Task statement: Extract every record, keeping each one exactly as it is.

Recorded data:
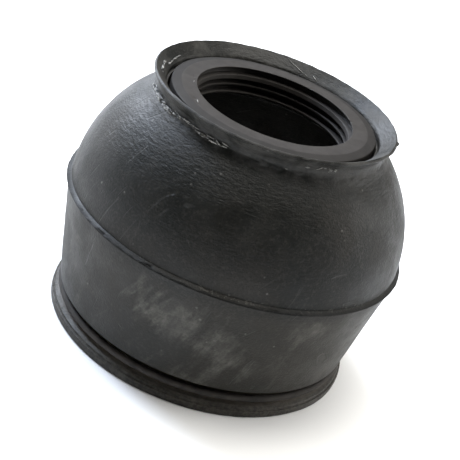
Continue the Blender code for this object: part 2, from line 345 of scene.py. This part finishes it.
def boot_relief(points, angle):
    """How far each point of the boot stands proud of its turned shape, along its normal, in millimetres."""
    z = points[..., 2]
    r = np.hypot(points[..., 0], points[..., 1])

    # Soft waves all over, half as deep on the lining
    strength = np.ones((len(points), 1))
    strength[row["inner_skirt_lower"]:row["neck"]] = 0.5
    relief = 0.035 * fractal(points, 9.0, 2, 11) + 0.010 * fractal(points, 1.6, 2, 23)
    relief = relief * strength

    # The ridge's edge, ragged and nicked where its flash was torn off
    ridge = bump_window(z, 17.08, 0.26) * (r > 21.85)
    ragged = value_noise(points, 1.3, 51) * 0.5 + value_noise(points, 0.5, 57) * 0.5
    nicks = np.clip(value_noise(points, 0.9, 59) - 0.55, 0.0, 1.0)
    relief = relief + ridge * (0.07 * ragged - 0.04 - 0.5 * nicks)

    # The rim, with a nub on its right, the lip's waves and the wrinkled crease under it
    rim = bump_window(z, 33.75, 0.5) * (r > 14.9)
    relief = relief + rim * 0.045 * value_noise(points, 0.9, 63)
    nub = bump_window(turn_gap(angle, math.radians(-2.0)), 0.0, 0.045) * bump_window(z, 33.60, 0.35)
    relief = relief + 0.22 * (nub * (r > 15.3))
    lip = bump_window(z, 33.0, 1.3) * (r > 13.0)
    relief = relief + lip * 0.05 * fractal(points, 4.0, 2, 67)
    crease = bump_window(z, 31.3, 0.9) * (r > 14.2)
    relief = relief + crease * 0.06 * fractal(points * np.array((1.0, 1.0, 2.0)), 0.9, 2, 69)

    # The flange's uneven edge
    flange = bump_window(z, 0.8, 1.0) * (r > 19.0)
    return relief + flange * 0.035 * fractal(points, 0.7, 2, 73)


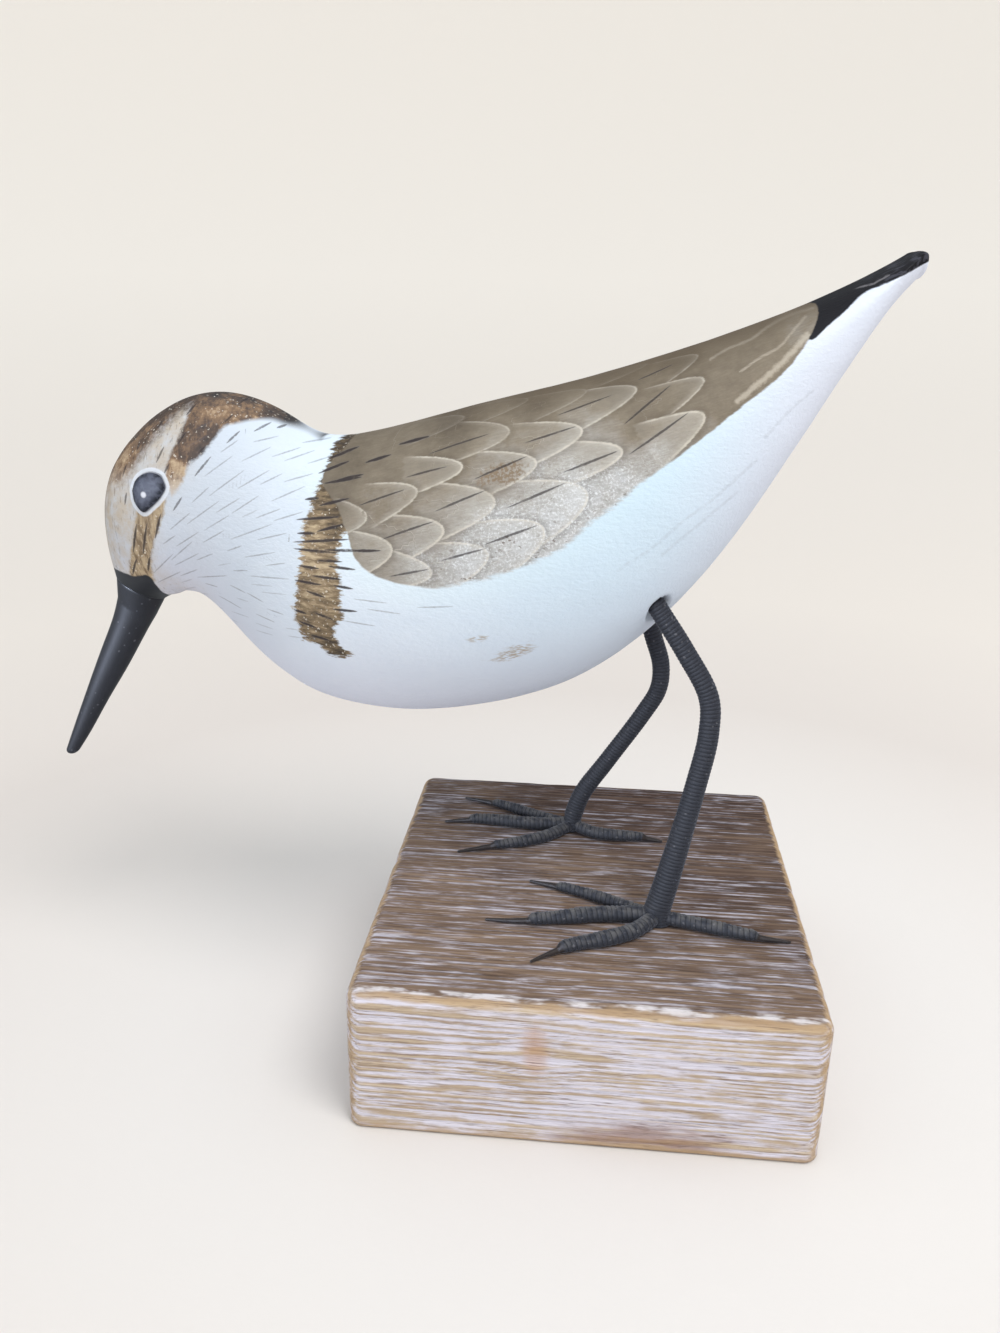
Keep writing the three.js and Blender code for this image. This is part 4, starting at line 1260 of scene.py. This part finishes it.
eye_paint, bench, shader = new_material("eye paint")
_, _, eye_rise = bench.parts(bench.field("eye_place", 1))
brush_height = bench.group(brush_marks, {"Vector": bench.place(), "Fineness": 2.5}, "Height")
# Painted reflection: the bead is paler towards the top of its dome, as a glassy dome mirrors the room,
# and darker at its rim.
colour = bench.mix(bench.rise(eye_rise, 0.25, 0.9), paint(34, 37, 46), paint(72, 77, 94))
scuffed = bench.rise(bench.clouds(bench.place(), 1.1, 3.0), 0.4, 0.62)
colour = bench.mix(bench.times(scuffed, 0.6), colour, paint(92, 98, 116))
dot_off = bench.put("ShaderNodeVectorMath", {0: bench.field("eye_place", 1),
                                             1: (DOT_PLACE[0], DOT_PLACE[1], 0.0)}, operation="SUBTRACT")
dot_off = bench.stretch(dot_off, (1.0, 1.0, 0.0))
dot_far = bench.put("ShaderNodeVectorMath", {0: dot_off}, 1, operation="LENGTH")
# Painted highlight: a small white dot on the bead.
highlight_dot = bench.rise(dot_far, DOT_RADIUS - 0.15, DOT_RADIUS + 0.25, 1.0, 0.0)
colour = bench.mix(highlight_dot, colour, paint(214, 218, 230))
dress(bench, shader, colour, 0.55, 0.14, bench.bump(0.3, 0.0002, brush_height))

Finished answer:
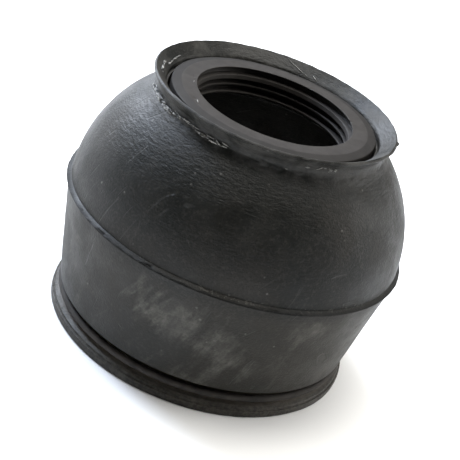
Continue the Blender code for this object: part 2, from line 345 of scene.py. This part finishes it.
def boot_relief(points, angle):
    """How far each point of the boot stands proud of its turned shape, along its normal, in millimetres."""
    z = points[..., 2]
    r = np.hypot(points[..., 0], points[..., 1])

    # Soft waves all over, half as deep on the lining
    strength = np.ones((len(points), 1))
    strength[row["inner_skirt_lower"]:row["neck"]] = 0.5
    relief = 0.035 * fractal(points, 9.0, 2, 11) + 0.010 * fractal(points, 1.6, 2, 23)
    relief = relief * strength

    # The ridge's edge, ragged and nicked where its flash was torn off
    ridge = bump_window(z, 17.08, 0.26) * (r > 21.85)
    ragged = value_noise(points, 1.3, 51) * 0.5 + value_noise(points, 0.5, 57) * 0.5
    nicks = np.clip(value_noise(points, 0.9, 59) - 0.55, 0.0, 1.0)
    relief = relief + ridge * (0.07 * ragged - 0.04 - 0.5 * nicks)

    # The rim, with a nub on its right, the lip's waves and the wrinkled crease under it
    rim = bump_window(z, 33.75, 0.5) * (r > 14.9)
    relief = relief + rim * 0.045 * value_noise(points, 0.9, 63)
    nub = bump_window(turn_gap(angle, math.radians(-2.0)), 0.0, 0.045) * bump_window(z, 33.60, 0.35)
    relief = relief + 0.22 * (nub * (r > 15.3))
    lip = bump_window(z, 33.0, 1.3) * (r > 13.0)
    relief = relief + lip * 0.05 * fractal(points, 4.0, 2, 67)
    crease = bump_window(z, 31.3, 0.9) * (r > 14.2)
    relief = relief + crease * 0.06 * fractal(points * np.array((1.0, 1.0, 2.0)), 0.9, 2, 69)

    # The flange's uneven edge
    flange = bump_window(z, 0.8, 1.0) * (r > 19.0)
    return relief + flange * 0.035 * fractal(points, 0.7, 2, 73)


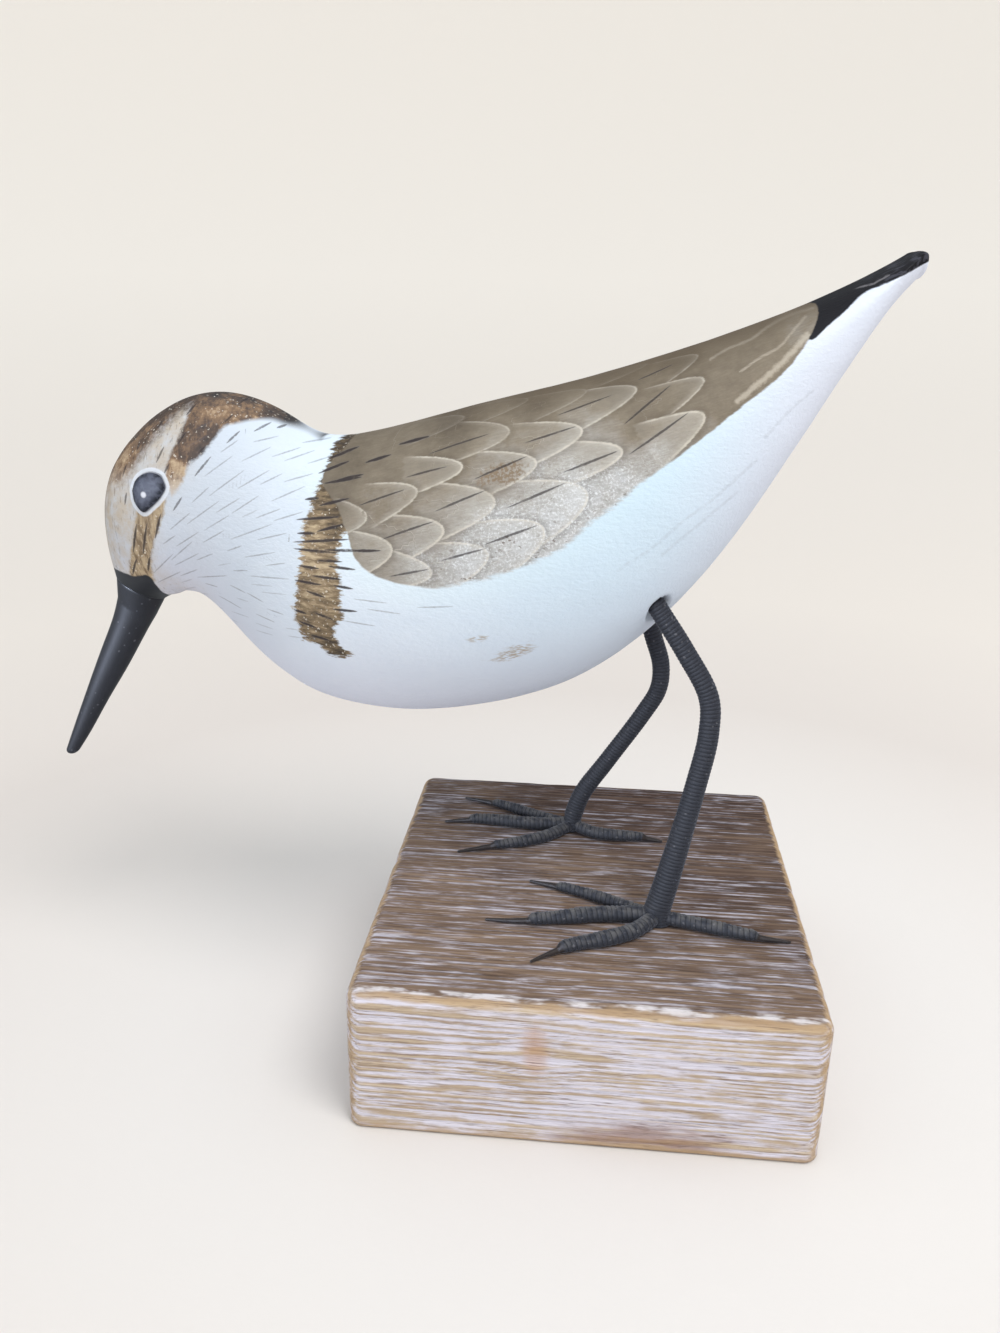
Keep writing the three.js and Blender code for this image. This is part 4, starting at line 1260 of scene.py. This part finishes it.
eye_paint, bench, shader = new_material("eye paint")
_, _, eye_rise = bench.parts(bench.field("eye_place", 1))
brush_height = bench.group(brush_marks, {"Vector": bench.place(), "Fineness": 2.5}, "Height")
# Painted reflection: the bead is paler towards the top of its dome, as a glassy dome mirrors the room,
# and darker at its rim.
colour = bench.mix(bench.rise(eye_rise, 0.25, 0.9), paint(34, 37, 46), paint(72, 77, 94))
scuffed = bench.rise(bench.clouds(bench.place(), 1.1, 3.0), 0.4, 0.62)
colour = bench.mix(bench.times(scuffed, 0.6), colour, paint(92, 98, 116))
dot_off = bench.put("ShaderNodeVectorMath", {0: bench.field("eye_place", 1),
                                             1: (DOT_PLACE[0], DOT_PLACE[1], 0.0)}, operation="SUBTRACT")
dot_off = bench.stretch(dot_off, (1.0, 1.0, 0.0))
dot_far = bench.put("ShaderNodeVectorMath", {0: dot_off}, 1, operation="LENGTH")
# Painted highlight: a small white dot on the bead.
highlight_dot = bench.rise(dot_far, DOT_RADIUS - 0.15, DOT_RADIUS + 0.25, 1.0, 0.0)
colour = bench.mix(highlight_dot, colour, paint(214, 218, 230))
dress(bench, shader, colour, 0.55, 0.14, bench.bump(0.3, 0.0002, brush_height))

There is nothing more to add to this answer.